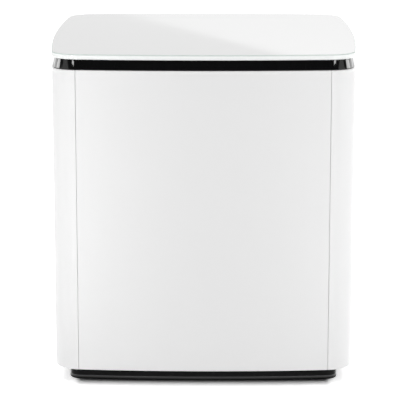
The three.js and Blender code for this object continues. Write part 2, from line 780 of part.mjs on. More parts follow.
const MAINS_X = -46;
const JACK_X = 8;
const SERVICE_X = 34;
const LIGHT_X = 34;
const BUTTON_X = 58;
const PANEL_BACK_Y = PANEL_FACE_Y - PANEL_THICKNESS;
const BEZEL_FRONT_Y = PANEL_FACE_Y + 1.8;
const BEZEL_MARGIN = 2.5;
const INLET_WIDTH = 27;
const INLET_HEIGHT = 16;
const INLET_BACK_Y = 120;
const INLET_FLOOR_Y = 127.5;
const JACK_COLLAR = 4.5;
const JACK_BORE = 1.8;
const JACK_BACK_Y = 122;
const JACK_FLOOR_Y = 126;
const SERVICE_WIDTH = 10;
const SERVICE_HEIGHT = 5;
const SERVICE_BACK_Y = 126;
const SERVICE_FLOOR_Y = 130;
const BUTTON_RADIUS = 4;
const BUTTON_BACK_Y = 131;
const BUTTON_FRONT_Y = PANEL_FACE_Y + 1.4;
const LIGHT_RADIUS = 1.6;
const PANEL_SCREW_X = 74;
const PANEL_SCREW_MARGIN = PANEL_LIP + 6;
const PANEL_SCREW_ROWS = [PANEL_BOTTOM + PANEL_SCREW_MARGIN, PANEL_TOP - PANEL_SCREW_MARGIN];

function panelHole(radius, x, z) {
  return facingRear(disc(radius, PANEL_BACK_Y - 1, PANEL_FACE_Y + 1, SMALL_ROUND), x, z);
}

function centredBlock(x, z, width, height, from, to) {
  return block([x - width / 2, from, z - height / 2], [x + width / 2, to, z + height / 2]);
}

const PANEL_SCREWS = PANEL_SCREW_ROWS.flatMap((z) => [
  { x: -PANEL_SCREW_X, z },
  { x: PANEL_SCREW_X, z },
]);

function connectorPanel() {
  const half = PANEL_WIDTH / 2;
  const plate = block([-half, PANEL_BACK_Y, PANEL_BOTTOM], [half, PANEL_FACE_Y, PANEL_TOP]);
  const inletHole = centredBlock(
    MAINS_X, SOCKET_ROW_Z, INLET_WIDTH + 2 * GAP, INLET_HEIGHT + 2 * GAP, 0, FAR,
  );
  const serviceHole = centredBlock(
    SERVICE_X, SOCKET_ROW_Z, SERVICE_WIDTH + 2 * GAP, SERVICE_HEIGHT + 2 * GAP, 0, FAR,
  );
  return cut(
    plate,
    inletHole,
    serviceHole,
    panelHole(JACK_COLLAR + GAP, JACK_X, SOCKET_ROW_Z),
    panelHole(BUTTON_RADIUS + GAP, BUTTON_X, SOCKET_ROW_Z),
    panelHole(LIGHT_RADIUS + GAP, LIGHT_X, BUTTON_ROW_Z),
    ...PANEL_SCREWS.map(({ x, z }) => panelHole(SCREW_HOLE, x, z)),
  );
}

// A two-pin appliance inlet: a block with a bezel and a figure-eight well for the plug.
const WELL_RADIUS = 4.4;
const WELL_PITCH = 11;
const WELL_WAIST = 8;
const PIN_PITCH = 8.6;
const PIN_RADIUS = 1.2;
const PIN_SETBACK = 2.5;

function inletBlock(margin, from) {
  const width = INLET_WIDTH + 2 * margin;
  const height = INLET_HEIGHT + 2 * margin;
  return centredBlock(MAINS_X, SOCKET_ROW_Z, width, height, from, BEZEL_FRONT_Y);
}

function mainsInlet() {
  const housing = inletBlock(0, INLET_BACK_Y);
  const bezel = inletBlock(BEZEL_MARGIN, PANEL_FACE_Y + GAP);
  const lobes = [-WELL_PITCH, WELL_PITCH].map((pitch) => {
    const well = disc(WELL_RADIUS, INLET_FLOOR_Y, FAR, SMALL_ROUND);
    return facingRear(well, MAINS_X + pitch / 2, SOCKET_ROW_Z);
  });
  const waist = centredBlock(MAINS_X, SOCKET_ROW_Z, WELL_PITCH, WELL_WAIST, INLET_FLOOR_Y, FAR);
  return cut(join(housing, bezel), ...lobes, waist);
}

function mainsPin(side) {
  const pin = disc(PIN_RADIUS, INLET_FLOOR_Y + GAP, BEZEL_FRONT_Y - PIN_SETBACK, SMALL_ROUND);
  return facingRear(pin, MAINS_X + (side * PIN_PITCH) / 2, SOCKET_ROW_Z);
}

function bassJack() {
  const ease = 0.4;
  const start = [JACK_BORE, JACK_FLOOR_Y];
  const profile = [
    [0, JACK_BACK_Y],
    [JACK_COLLAR, JACK_BACK_Y],
    [JACK_COLLAR, BEZEL_FRONT_Y - ease],
    [JACK_COLLAR - ease, BEZEL_FRONT_Y],
    [JACK_BORE, BEZEL_FRONT_Y],
    start,
    [0, JACK_FLOOR_Y],
  ];
  return facingRear(turnedZ(profile, SMALL_ROUND), JACK_X, SOCKET_ROW_Z);
}

function servicePort() {
  const skin = 1;
  const width = SERVICE_WIDTH;
  const height = SERVICE_HEIGHT;
  const front = PANEL_FACE_Y + 0.4;
  const shell = centredBlock(SERVICE_X, SOCKET_ROW_Z, width, height, SERVICE_BACK_Y, front);
  const mouth = [width - 2 * skin, height - 2 * skin];
  return cut(shell, centredBlock(SERVICE_X, SOCKET_ROW_Z, ...mouth, SERVICE_FLOOR_Y, FAR));
}

// The button is kept in by a collar behind the panel, and travels inwards.
function pairingButton() {
  const ease = 0.4;
  const stem = 2;
  const collar = BUTTON_RADIUS + 1.2;
  const collarTop = PANEL_BACK_Y - 0.5;
  const collarFoot = collarTop - 1.5;
  const profile = [
    [0, BUTTON_BACK_Y],
    [stem, BUTTON_BACK_Y],
    [stem, collarFoot],
    [collar, collarFoot],
    [collar, collarTop],
    [BUTTON_RADIUS, collarTop],
    [BUTTON_RADIUS, BUTTON_FRONT_Y - ease],
    [BUTTON_RADIUS - ease, BUTTON_FRONT_Y],
    [0, BUTTON_FRONT_Y],
  ];
  return facingRear(turnedZ(profile, SMALL_ROUND), BUTTON_X, SOCKET_ROW_Z);
}

function statusLight() {
  const lens = disc(LIGHT_RADIUS, PANEL_BACK_Y - 6, PANEL_FACE_Y + 0.6, SMALL_ROUND);
  return facingRear(lens, LIGHT_X, BUTTON_ROW_Z);
}

function panelScrew({ x, z }) {
  const profile = screwProfile(PANEL_BACK_Y - 6, PANEL_FACE_Y + GAP, 1.8, 3.6, 1.8);
  return facingRear(turnedZ(profile, SMALL_ROUND), x, z);
}

add("connector_panel", connectorPanel(), "satinBlack");
add("mains_inlet", mainsInlet(), "satinBlack");
add("mains_pin_left", mainsPin(-1), "nickel");
add("mains_pin_right", mainsPin(1), "nickel");
add("bass_jack", bassJack(), "satinBlack");
add("service_port", servicePort(), "nickel");
add("pairing_button", pairingButton(), "satinBlack");
add("status_light", statusLight(), "lens");
PANEL_SCREWS.forEach((place, i) => add("panel_screw_" + (i + 1), panelScrew(place), "zincSteel"));

// ---------------------------------------------------------------- amplifier

const CIRCUIT_FRONT_Y = 116;
const CIRCUIT_THICKNESS = 1.6;
const CIRCUIT_HALF = 76;
const PART_FOOT_Y = CIRCUIT_FRONT_Y - GAP; // components stand on the board, towards the front
const SINK = { left: 14, fins: 7, pitch: 8, fin: 3, base: 5, depth: 26, bottom: 104, top: 130 };
const TRANSFORMER = { x: -46, z: 116, width: 36, height: 30, depth: 30 };
const COIL_OVERHANG = 4; // the winding stands out of the transformer's core
const CAPACITOR = { radius: 9, length: 30, crimp: 1, z: 119 };
const WIRELESS_CARD = { left: 36, right: 70, bottom: 66, top: 88, thickness: 1.2 };
const SHIELD_CAN = { left: 40, right: 58, bottom: 69, top: 85, height: 3.6 };

function heatSink() {
  const { left, fins, pitch, fin, base, depth, bottom, top } = SINK;
  const right = left + (fins - 1) * pitch + fin;
  const plate = block([left, PART_FOOT_Y - base, bottom], [right, PART_FOOT_Y, top]);
  const blades = Array.from({ length: fins }, (unused, i) => {
    const from = left + i * pitch;
    return block([from, PART_FOOT_Y - depth, bottom], [from + fin, PART_FOOT_Y - 1, top]);
  });
  return join(plate, ...blades);
}

function powerTransformer() {
  const { x, z, width, height, depth } = TRANSFORMER;
  const core = centredBlock(x, z, width, height, PART_FOOT_Y - depth, PART_FOOT_Y);
  const coil = centredBlock(
    x, z, width - 2 * COIL_OVERHANG, height - 10,
    PART_FOOT_Y - depth - COIL_OVERHANG, PART_FOOT_Y - COIL_OVERHANG,
  );
  return join(core, coil);
}

function capacitor(x) {
  const { radius, length, crimp, z } = CAPACITOR;
  const can = turnedZ([
    [0, 0],
    [radius - crimp / 2, 0],
    [radius, crimp],
    [radius, length - crimp],
    [radius - crimp / 2, length],
    [0, length],
  ], SMALL_ROUND);
  return can.rotateX(Math.PI / 2).translate(x, PART_FOOT_Y, z);
}

function wirelessModule() {
  const onBoard = ({ left, right, bottom, top }, height) =>
    block([left, PART_FOOT_Y - height, bottom], [right, PART_FOOT_Y, top]);
  return join(
    onBoard(WIRELESS_CARD, WIRELESS_CARD.thickness),
    onBoard(SHIELD_CAN, SHIELD_CAN.height),
  );
}

// Insulated pair from the board down to the woofer's tags, held at both ends.
const LEAD_RADIUS = 1.8;
const LEAD_CLEARANCE = 3; // from the ends of the tags
const LEAD_BEND = [[-104, 84, 66], [-88, 104, 78], [-72, 108, 82]];
const LEAD_END = [-66, PART_FOOT_Y - 1, 82];

function wooferLead() {
  const up = new THREE.Vector3(0, 0, 1);
  const tag = new THREE.Vector3(TAG_END_X + LEAD_CLEARANCE, 0, TAG_BOTTOM + TAG_THICKNESS / 2);
  tag.applyAxisAngle(up, TERMINAL_ANGLE);
  const rise = tag.clone().add(new THREE.Vector3(-4, 6, 1));
  const points = [...LEAD_BEND, LEAD_END].map((point) => new THREE.Vector3(...point));
  const route = new THREE.CatmullRomCurve3([tag, rise, ...points]);
  const section = new THREE.Shape(arc(0, 0, LEAD_RADIUS, 0, 2 * Math.PI, 8).slice(0, -1));
  const options = { steps: 16, bevelEnabled: false, extrudePath: route };
  return new THREE.ExtrudeGeometry(section, options);
}

const circuitLow = [-CIRCUIT_HALF, CIRCUIT_FRONT_Y, PANEL_BOTTOM + 2];
const circuitHigh = [CIRCUIT_HALF, CIRCUIT_FRONT_Y + CIRCUIT_THICKNESS, PANEL_TOP - 1];
add("amplifier_board", block(circuitLow, circuitHigh), "circuitBoard");
add("amplifier_heat_sink", heatSink(), "aluminium");
add("power_transformer", powerTransformer(), "ferrite");
add("power_capacitor_1", capacitor(-16), "satinBlack");
add("power_capacitor_2", capacitor(4), "satinBlack");
add("wireless_module", wirelessModule(), "circuitBoard");
add("woofer_lead", wooferLead(), "rubber");

export default module;
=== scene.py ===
import math

import bmesh
import bpy
from mathutils import Matrix, Quaternion, Vector


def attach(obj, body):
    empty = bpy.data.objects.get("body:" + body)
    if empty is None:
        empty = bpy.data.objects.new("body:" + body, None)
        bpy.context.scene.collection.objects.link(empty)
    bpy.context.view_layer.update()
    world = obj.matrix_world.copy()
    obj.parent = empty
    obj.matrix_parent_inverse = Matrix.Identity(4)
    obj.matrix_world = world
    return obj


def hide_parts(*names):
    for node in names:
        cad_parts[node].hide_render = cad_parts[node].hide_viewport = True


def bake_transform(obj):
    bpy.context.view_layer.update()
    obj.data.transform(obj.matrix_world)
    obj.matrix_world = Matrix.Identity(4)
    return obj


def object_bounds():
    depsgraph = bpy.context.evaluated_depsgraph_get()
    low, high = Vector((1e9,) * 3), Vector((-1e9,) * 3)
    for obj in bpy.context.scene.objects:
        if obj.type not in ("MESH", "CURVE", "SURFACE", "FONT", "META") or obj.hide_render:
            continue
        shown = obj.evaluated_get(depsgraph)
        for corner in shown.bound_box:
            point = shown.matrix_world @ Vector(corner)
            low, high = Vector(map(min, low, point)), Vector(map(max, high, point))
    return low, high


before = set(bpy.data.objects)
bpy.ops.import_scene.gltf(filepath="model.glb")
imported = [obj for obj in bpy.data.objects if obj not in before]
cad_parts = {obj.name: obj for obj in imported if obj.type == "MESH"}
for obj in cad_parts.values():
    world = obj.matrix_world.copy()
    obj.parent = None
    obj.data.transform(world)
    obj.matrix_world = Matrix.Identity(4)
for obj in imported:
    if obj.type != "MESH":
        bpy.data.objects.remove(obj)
cad_low, cad_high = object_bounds()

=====

Please print exactly, and only, the lines from the line with "cad_parts[node].hide_render = cad_parts[node].hide_viewport" to the line with "low, high = Vector((1e9,)", both included.

• Solution to this problem:
        cad_parts[node].hide_render = cad_parts[node].hide_viewport = True


def bake_transform(obj):
    bpy.context.view_layer.update()
    obj.data.transform(obj.matrix_world)
    obj.matrix_world = Matrix.Identity(4)
    return obj


def object_bounds():
    depsgraph = bpy.context.evaluated_depsgraph_get()
    low, high = Vector((1e9,) * 3), Vector((-1e9,) * 3)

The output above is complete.